• [TO BE DONE]: Your task is to copy a single run of lines that starts at the line with "base_plate();" and stops at the line with "# all helpers take mm and degrees", keeping both ends. Copy nothing else.

• [MATERIAL PROVIDED]:
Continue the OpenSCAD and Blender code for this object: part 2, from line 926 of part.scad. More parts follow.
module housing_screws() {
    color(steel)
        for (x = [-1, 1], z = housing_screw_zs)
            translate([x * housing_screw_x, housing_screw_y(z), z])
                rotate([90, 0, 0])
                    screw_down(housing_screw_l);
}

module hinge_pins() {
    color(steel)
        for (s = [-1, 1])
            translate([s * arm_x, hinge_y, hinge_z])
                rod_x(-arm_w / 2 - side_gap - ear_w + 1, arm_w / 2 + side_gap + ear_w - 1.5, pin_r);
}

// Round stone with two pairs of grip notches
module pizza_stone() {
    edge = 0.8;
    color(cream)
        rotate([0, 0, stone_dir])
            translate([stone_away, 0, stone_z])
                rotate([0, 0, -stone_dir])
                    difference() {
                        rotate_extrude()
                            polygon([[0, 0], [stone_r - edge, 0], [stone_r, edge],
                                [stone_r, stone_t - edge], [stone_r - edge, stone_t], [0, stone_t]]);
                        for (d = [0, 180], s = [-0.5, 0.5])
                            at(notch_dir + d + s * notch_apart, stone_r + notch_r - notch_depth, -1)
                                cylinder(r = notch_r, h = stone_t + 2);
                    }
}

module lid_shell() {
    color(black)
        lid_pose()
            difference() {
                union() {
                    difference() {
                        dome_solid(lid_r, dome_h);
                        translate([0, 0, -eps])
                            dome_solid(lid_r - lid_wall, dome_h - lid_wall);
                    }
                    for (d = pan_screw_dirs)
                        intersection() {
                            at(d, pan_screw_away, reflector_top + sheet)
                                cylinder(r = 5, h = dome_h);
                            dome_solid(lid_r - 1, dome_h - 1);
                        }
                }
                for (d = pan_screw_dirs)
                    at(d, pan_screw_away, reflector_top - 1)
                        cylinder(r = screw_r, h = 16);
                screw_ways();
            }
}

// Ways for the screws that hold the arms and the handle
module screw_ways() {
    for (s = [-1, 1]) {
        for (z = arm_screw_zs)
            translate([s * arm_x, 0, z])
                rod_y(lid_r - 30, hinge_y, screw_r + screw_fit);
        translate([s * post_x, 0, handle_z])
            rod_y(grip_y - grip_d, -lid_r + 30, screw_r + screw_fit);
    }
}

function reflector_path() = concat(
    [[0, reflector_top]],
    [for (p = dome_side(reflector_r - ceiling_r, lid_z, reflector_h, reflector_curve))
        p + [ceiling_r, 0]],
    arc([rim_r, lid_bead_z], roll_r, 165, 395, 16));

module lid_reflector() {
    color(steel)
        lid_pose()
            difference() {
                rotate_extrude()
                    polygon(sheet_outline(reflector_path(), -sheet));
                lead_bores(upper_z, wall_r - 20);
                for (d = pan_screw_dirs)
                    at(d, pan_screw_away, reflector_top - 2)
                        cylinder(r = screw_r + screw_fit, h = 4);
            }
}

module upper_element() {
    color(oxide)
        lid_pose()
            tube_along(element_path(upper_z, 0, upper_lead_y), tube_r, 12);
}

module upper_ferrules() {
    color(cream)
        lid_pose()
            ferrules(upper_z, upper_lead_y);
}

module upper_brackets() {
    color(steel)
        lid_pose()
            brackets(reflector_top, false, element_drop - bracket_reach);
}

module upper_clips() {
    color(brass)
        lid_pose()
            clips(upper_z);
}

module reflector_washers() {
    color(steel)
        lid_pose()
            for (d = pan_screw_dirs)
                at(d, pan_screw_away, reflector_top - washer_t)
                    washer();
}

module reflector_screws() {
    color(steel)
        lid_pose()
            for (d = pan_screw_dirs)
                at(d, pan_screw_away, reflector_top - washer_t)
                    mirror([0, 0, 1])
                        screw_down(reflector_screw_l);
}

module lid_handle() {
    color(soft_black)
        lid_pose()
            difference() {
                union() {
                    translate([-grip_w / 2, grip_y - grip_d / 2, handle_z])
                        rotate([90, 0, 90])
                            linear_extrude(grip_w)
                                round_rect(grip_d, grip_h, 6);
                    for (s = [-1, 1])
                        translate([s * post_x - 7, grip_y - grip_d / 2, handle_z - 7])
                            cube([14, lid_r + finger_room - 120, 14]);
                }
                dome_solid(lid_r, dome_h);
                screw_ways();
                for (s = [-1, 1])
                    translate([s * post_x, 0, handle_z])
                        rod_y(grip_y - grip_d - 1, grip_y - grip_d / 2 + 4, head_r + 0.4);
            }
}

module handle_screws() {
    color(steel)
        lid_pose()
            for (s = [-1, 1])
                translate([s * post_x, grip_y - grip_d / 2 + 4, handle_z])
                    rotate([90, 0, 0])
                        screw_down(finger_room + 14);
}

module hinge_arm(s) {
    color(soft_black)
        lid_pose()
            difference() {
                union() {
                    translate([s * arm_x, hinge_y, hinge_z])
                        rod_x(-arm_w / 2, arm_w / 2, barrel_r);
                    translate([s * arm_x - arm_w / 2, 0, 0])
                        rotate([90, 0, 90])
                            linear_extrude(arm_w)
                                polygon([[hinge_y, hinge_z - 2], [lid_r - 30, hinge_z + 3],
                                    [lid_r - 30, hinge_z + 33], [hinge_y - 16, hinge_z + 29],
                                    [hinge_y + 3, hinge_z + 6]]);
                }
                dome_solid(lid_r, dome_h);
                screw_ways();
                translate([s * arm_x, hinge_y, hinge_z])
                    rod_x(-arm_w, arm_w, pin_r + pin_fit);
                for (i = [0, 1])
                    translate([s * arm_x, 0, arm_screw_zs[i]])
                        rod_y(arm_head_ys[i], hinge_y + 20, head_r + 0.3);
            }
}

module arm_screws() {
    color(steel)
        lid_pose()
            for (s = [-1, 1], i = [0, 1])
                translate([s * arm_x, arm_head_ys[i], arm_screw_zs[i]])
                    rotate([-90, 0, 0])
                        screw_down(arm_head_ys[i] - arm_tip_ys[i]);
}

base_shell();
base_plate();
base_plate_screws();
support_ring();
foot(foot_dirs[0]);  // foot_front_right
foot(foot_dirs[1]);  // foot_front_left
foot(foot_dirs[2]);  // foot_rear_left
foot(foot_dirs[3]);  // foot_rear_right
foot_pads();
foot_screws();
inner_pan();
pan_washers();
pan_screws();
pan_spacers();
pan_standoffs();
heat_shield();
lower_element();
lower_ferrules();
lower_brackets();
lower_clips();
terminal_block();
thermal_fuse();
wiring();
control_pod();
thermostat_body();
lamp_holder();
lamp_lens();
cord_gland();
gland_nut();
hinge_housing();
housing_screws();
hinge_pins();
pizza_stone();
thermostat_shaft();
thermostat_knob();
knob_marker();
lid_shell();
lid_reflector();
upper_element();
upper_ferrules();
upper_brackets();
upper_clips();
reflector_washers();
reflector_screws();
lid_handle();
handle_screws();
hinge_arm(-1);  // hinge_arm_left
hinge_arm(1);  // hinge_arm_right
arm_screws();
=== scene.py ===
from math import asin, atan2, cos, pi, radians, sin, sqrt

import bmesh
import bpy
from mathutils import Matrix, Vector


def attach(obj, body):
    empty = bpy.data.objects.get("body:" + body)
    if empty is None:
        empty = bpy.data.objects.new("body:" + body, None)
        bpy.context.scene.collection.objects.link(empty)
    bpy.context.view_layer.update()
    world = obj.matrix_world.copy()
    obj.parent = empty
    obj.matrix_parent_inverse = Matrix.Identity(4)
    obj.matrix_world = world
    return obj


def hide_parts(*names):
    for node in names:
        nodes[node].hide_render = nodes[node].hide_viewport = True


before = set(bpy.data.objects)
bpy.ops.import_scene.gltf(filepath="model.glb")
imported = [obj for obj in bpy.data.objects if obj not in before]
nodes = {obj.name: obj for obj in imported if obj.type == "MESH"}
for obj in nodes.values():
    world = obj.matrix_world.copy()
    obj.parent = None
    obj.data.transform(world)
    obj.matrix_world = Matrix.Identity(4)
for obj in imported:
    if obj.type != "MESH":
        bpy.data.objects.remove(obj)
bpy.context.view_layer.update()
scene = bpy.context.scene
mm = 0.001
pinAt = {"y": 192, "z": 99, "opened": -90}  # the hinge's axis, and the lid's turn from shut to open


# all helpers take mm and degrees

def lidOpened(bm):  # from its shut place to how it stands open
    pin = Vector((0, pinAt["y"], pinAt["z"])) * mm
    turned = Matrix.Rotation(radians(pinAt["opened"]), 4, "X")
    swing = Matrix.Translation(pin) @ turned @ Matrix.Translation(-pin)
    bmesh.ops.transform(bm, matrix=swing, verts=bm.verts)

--

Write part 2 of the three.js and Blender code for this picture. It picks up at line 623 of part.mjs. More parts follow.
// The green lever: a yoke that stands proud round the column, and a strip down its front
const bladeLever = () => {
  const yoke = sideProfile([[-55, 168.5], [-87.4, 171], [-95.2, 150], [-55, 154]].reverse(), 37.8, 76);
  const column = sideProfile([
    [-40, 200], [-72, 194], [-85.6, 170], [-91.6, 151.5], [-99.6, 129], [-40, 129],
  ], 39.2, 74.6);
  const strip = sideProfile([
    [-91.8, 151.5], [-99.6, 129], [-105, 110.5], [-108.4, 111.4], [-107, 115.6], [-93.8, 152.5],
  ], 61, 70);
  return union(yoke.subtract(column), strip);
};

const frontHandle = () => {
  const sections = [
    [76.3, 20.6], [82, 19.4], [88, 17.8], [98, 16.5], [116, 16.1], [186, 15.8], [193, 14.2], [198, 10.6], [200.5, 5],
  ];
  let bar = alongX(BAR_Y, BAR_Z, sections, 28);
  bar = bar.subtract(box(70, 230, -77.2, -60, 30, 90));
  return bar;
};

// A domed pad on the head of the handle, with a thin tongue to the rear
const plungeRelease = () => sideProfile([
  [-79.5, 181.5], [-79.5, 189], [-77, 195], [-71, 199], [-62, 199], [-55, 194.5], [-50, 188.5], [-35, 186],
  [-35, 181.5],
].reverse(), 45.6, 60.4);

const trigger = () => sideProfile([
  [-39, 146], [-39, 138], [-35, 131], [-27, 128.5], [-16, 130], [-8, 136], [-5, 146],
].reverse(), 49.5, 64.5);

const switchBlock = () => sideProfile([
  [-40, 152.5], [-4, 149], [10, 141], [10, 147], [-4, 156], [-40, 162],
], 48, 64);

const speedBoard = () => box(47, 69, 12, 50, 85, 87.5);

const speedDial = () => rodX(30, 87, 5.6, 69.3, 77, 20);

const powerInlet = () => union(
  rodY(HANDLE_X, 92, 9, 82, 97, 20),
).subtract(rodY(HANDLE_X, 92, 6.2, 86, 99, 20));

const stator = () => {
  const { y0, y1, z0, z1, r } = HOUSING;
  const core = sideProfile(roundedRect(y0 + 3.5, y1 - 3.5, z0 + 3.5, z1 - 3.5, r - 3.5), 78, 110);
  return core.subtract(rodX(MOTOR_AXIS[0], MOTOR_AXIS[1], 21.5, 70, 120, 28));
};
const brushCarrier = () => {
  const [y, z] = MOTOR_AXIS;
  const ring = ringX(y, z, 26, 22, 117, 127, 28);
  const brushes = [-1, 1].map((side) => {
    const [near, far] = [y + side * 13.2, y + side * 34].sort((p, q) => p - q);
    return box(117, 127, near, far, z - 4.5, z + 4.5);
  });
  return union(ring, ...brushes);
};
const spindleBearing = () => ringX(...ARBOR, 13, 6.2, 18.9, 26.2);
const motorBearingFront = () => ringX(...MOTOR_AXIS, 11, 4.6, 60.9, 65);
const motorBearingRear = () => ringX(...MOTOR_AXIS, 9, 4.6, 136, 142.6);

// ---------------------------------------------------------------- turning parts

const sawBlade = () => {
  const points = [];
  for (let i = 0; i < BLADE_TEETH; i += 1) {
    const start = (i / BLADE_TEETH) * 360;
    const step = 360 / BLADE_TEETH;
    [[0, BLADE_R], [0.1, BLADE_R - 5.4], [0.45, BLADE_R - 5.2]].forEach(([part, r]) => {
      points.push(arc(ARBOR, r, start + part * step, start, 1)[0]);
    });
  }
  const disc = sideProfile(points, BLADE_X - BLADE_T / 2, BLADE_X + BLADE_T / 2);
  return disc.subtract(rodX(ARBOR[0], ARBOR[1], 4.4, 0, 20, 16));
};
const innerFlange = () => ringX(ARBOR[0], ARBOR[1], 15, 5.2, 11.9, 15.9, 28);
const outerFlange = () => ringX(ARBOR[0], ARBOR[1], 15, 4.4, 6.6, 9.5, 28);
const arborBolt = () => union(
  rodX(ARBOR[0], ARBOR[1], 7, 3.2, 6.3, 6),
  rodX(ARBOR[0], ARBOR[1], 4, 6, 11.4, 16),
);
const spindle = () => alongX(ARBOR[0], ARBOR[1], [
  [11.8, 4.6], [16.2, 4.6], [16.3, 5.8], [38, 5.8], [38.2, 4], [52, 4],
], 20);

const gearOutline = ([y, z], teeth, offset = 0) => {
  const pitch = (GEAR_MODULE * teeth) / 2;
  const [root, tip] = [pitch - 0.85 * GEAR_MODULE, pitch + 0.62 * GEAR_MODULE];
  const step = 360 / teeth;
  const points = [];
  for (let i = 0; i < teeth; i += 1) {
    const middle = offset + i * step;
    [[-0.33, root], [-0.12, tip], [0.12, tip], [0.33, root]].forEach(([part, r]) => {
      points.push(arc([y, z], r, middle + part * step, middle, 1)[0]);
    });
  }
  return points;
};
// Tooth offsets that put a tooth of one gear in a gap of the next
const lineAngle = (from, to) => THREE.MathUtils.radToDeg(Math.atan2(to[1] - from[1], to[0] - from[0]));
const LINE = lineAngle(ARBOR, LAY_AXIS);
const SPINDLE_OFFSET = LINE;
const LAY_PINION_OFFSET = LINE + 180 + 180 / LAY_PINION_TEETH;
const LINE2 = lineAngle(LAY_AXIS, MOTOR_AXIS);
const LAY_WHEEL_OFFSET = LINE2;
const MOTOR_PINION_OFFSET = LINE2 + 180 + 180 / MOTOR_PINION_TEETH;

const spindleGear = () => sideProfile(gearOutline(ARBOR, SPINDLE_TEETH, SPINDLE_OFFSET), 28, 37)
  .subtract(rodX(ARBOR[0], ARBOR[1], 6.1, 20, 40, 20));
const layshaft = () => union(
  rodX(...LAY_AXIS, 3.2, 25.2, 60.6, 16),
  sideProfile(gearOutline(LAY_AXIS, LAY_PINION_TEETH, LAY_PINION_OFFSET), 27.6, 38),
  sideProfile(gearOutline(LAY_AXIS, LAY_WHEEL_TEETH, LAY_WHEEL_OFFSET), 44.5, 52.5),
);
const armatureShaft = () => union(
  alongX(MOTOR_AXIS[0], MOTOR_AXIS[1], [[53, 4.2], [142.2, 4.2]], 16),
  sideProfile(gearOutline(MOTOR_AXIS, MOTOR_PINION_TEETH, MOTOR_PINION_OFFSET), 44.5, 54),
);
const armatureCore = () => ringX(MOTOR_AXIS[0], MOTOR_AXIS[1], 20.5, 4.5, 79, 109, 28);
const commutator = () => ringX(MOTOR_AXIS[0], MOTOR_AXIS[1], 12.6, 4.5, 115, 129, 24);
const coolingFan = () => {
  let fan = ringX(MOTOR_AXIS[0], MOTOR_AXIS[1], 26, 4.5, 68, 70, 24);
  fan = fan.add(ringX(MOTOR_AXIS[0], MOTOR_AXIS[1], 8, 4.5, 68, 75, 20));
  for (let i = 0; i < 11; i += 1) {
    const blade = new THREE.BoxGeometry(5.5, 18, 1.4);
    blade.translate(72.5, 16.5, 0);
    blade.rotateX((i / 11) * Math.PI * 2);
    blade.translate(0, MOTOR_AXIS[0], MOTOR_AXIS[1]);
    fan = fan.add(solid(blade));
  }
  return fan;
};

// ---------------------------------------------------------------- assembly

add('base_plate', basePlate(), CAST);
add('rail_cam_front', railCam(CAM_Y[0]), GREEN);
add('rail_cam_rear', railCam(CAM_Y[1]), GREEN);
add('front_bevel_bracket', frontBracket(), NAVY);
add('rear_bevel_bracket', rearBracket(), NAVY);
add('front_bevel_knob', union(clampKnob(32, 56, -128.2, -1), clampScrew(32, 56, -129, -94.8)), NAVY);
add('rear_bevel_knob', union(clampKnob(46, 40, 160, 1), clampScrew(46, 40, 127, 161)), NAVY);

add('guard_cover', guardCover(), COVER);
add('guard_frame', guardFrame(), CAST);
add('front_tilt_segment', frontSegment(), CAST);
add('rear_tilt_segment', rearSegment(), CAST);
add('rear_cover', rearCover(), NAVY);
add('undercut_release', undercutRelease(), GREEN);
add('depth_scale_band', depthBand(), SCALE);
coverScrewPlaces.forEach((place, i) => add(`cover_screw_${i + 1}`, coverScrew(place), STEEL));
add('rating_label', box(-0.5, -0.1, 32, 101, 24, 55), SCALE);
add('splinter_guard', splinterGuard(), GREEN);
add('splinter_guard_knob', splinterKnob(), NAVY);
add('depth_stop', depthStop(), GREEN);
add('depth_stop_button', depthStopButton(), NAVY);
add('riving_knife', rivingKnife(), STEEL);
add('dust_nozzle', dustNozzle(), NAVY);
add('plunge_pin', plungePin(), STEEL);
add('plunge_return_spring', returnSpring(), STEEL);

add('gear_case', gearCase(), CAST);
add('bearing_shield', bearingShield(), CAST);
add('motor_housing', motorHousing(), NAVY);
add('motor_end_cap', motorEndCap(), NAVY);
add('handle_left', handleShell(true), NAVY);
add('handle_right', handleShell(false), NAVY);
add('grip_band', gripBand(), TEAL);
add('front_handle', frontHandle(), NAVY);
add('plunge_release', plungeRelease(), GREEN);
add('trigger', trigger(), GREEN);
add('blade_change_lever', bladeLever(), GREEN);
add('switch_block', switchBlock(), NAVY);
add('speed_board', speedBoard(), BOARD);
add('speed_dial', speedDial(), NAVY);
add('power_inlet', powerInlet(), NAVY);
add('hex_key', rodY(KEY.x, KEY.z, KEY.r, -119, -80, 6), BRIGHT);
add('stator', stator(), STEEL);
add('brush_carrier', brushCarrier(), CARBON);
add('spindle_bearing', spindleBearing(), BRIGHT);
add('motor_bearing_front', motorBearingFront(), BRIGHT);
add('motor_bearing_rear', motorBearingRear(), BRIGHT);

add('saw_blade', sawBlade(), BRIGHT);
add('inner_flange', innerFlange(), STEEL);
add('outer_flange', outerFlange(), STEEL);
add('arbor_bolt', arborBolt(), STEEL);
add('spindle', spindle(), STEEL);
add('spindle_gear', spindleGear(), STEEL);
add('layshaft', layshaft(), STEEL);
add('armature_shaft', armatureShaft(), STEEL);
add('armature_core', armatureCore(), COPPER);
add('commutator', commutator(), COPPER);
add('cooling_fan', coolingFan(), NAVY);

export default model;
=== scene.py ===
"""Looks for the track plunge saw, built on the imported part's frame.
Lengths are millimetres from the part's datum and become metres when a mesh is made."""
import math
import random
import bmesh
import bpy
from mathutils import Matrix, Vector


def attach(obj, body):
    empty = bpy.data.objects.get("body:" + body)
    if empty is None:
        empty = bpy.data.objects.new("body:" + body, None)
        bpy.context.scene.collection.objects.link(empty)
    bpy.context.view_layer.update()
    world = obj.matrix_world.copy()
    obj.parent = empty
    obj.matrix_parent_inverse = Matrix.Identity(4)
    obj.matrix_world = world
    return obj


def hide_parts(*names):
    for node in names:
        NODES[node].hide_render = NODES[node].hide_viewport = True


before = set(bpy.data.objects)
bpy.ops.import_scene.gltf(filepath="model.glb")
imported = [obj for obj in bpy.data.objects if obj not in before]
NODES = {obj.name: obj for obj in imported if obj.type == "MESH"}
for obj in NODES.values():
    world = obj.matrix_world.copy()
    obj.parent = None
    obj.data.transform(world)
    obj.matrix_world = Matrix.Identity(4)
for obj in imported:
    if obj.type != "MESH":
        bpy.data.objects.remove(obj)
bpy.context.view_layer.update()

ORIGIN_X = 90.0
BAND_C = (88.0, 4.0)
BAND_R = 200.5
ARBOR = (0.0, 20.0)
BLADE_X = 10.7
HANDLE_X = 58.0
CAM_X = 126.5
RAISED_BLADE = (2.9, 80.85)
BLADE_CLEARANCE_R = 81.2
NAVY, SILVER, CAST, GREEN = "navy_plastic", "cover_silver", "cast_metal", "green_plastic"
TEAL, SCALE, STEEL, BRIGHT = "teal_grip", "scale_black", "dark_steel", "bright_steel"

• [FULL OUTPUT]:
base_plate();
base_plate_screws();
support_ring();
foot(foot_dirs[0]);  // foot_front_right
foot(foot_dirs[1]);  // foot_front_left
foot(foot_dirs[2]);  // foot_rear_left
foot(foot_dirs[3]);  // foot_rear_right
foot_pads();
foot_screws();
inner_pan();
pan_washers();
pan_screws();
pan_spacers();
pan_standoffs();
heat_shield();
lower_element();
lower_ferrules();
lower_brackets();
lower_clips();
terminal_block();
thermal_fuse();
wiring();
control_pod();
thermostat_body();
lamp_holder();
lamp_lens();
cord_gland();
gland_nut();
hinge_housing();
housing_screws();
hinge_pins();
pizza_stone();
thermostat_shaft();
thermostat_knob();
knob_marker();
lid_shell();
lid_reflector();
upper_element();
upper_ferrules();
upper_brackets();
upper_clips();
reflector_washers();
reflector_screws();
lid_handle();
handle_screws();
hinge_arm(-1);  // hinge_arm_left
hinge_arm(1);  // hinge_arm_right
arm_screws();
=== scene.py ===
from math import asin, atan2, cos, pi, radians, sin, sqrt

import bmesh
import bpy
from mathutils import Matrix, Vector


def attach(obj, body):
    empty = bpy.data.objects.get("body:" + body)
    if empty is None:
        empty = bpy.data.objects.new("body:" + body, None)
        bpy.context.scene.collection.objects.link(empty)
    bpy.context.view_layer.update()
    world = obj.matrix_world.copy()
    obj.parent = empty
    obj.matrix_parent_inverse = Matrix.Identity(4)
    obj.matrix_world = world
    return obj


def hide_parts(*names):
    for node in names:
        nodes[node].hide_render = nodes[node].hide_viewport = True


before = set(bpy.data.objects)
bpy.ops.import_scene.gltf(filepath="model.glb")
imported = [obj for obj in bpy.data.objects if obj not in before]
nodes = {obj.name: obj for obj in imported if obj.type == "MESH"}
for obj in nodes.values():
    world = obj.matrix_world.copy()
    obj.parent = None
    obj.data.transform(world)
    obj.matrix_world = Matrix.Identity(4)
for obj in imported:
    if obj.type != "MESH":
        bpy.data.objects.remove(obj)
bpy.context.view_layer.update()
scene = bpy.context.scene
mm = 0.001
pinAt = {"y": 192, "z": 99, "opened": -90}  # the hinge's axis, and the lid's turn from shut to open


# all helpers take mm and degrees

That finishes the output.